**Task goal**
In the data that follows, count the lines in which the word "Blender" occurs, and report that figure alone.

**Supplied records**

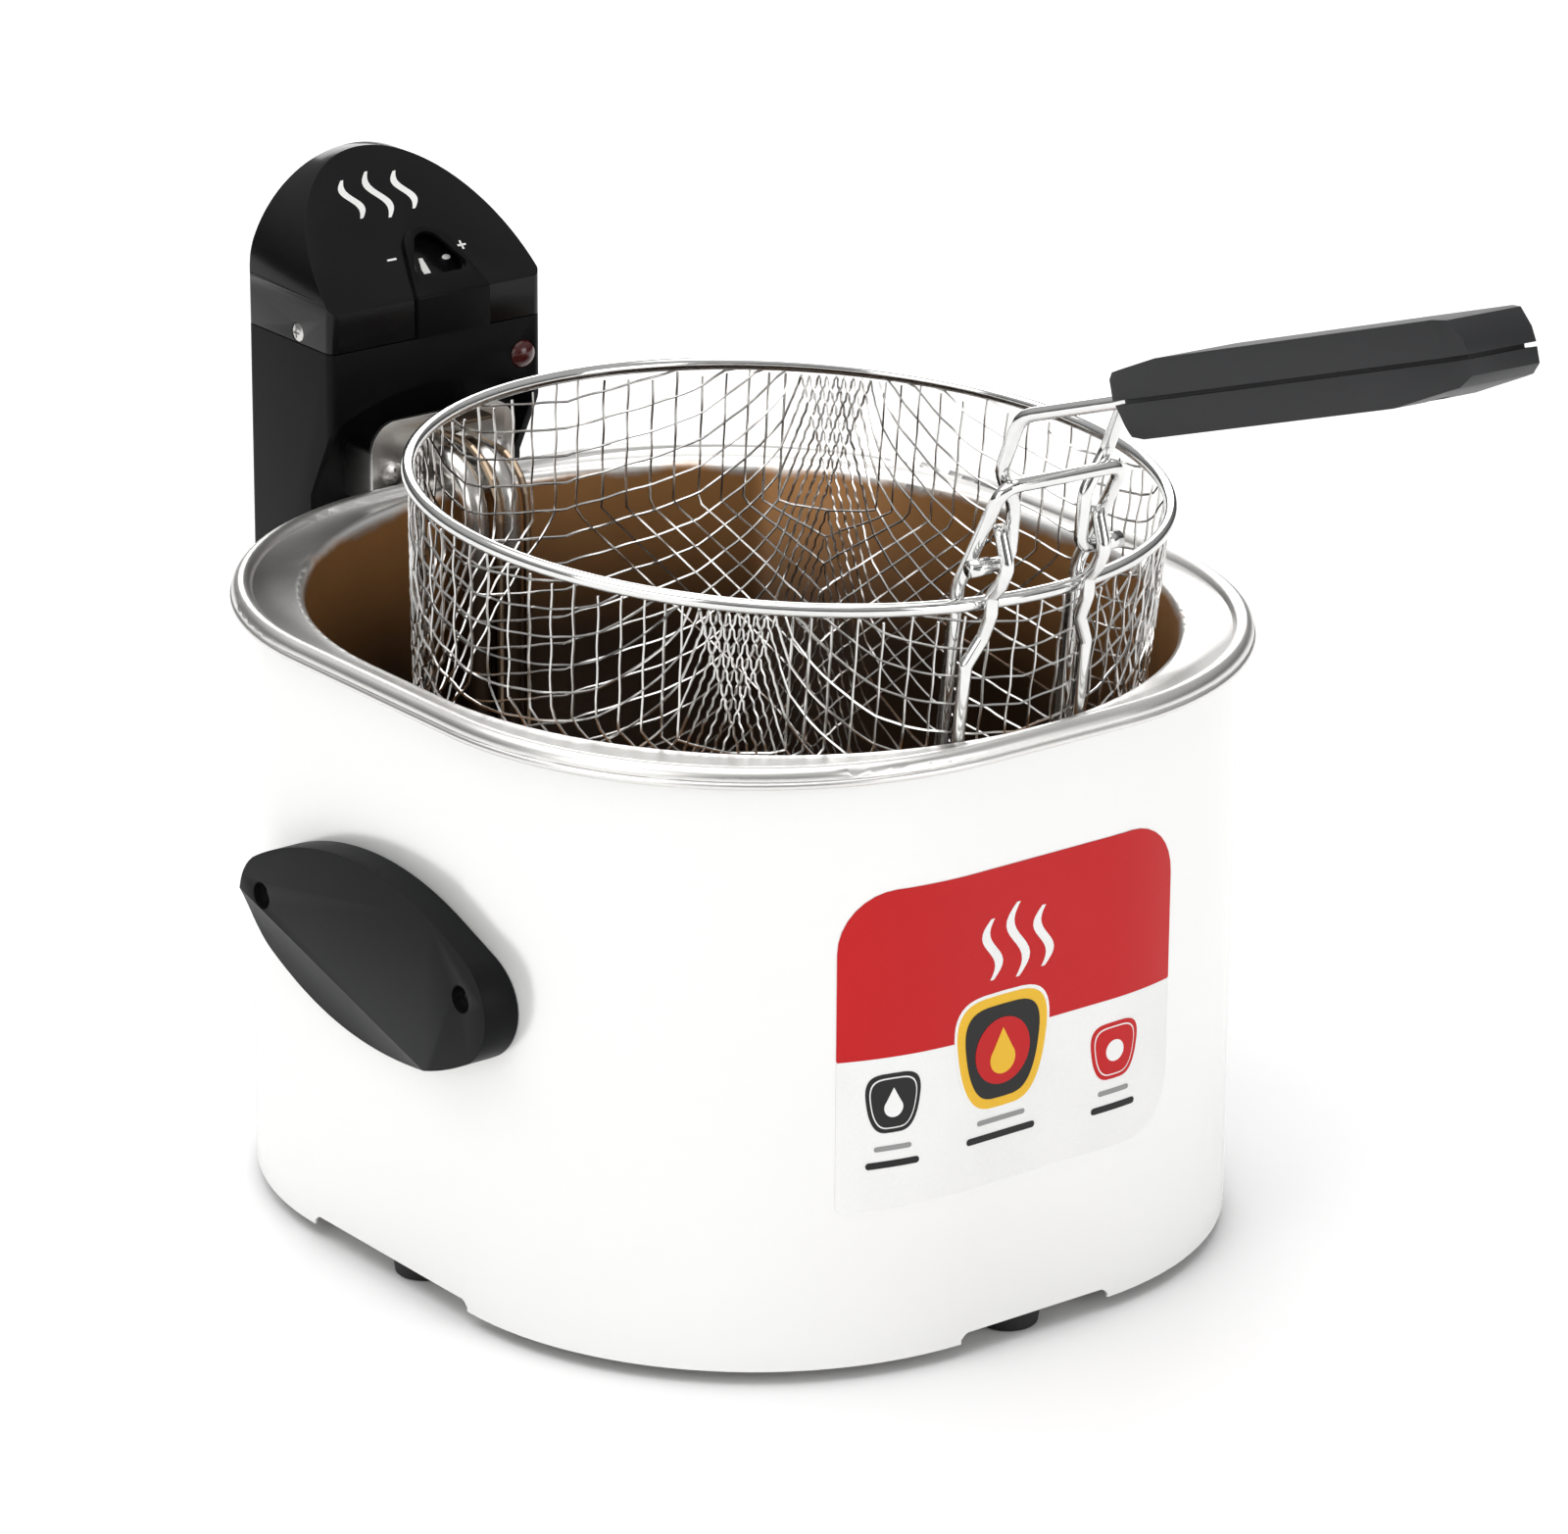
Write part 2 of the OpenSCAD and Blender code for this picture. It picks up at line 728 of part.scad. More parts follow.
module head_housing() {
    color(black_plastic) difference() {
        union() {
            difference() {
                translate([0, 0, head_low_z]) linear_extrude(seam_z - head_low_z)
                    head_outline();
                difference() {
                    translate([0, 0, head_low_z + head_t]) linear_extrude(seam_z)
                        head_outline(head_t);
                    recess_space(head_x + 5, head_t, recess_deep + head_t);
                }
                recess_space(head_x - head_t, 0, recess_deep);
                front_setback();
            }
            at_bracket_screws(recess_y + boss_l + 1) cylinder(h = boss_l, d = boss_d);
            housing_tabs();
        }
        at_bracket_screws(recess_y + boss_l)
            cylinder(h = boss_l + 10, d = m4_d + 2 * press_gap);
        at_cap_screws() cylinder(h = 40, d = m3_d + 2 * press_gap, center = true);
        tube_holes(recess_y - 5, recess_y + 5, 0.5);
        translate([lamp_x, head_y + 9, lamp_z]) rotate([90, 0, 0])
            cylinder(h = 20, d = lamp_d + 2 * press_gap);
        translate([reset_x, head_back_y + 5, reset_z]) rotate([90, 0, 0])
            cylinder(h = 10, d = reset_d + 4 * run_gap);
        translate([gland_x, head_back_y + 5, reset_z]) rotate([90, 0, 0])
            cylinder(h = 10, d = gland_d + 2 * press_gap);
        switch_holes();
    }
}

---

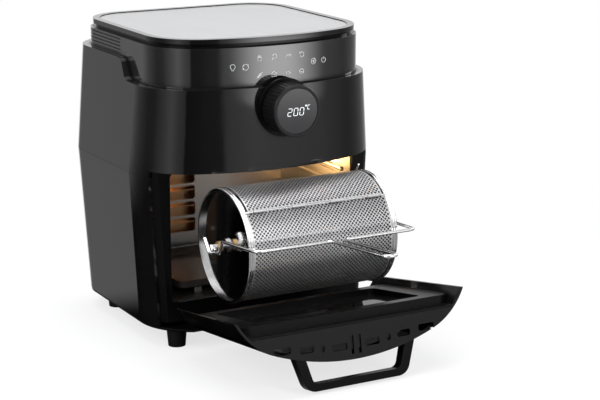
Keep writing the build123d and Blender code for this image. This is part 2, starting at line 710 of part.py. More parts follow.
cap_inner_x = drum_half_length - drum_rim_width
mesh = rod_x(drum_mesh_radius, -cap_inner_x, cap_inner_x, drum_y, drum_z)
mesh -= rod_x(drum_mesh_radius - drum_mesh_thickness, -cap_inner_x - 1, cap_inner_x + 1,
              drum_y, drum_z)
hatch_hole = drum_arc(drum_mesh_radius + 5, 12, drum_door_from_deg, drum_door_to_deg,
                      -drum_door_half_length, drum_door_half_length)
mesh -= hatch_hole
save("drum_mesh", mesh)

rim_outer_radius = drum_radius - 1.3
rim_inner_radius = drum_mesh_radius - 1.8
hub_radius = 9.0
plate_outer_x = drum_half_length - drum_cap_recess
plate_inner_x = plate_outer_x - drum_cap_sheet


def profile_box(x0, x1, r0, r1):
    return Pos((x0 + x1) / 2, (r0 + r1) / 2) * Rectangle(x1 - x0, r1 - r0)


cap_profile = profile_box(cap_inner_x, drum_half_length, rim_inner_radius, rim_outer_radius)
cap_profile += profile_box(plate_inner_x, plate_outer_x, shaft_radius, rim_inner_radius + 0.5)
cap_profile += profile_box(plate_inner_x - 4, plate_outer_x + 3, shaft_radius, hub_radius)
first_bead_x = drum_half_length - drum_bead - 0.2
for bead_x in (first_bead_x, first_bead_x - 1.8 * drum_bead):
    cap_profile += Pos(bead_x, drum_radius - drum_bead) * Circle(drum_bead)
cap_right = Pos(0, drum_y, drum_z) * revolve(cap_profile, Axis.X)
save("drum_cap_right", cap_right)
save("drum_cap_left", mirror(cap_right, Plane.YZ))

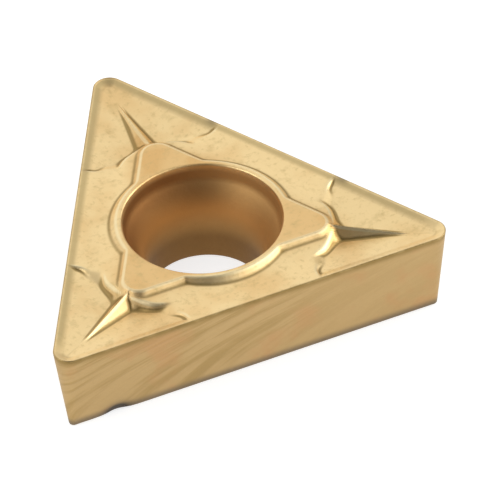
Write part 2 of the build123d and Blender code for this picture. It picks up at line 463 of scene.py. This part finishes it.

* * *

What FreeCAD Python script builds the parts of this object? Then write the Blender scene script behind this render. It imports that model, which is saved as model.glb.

**Answer to the exercise**
4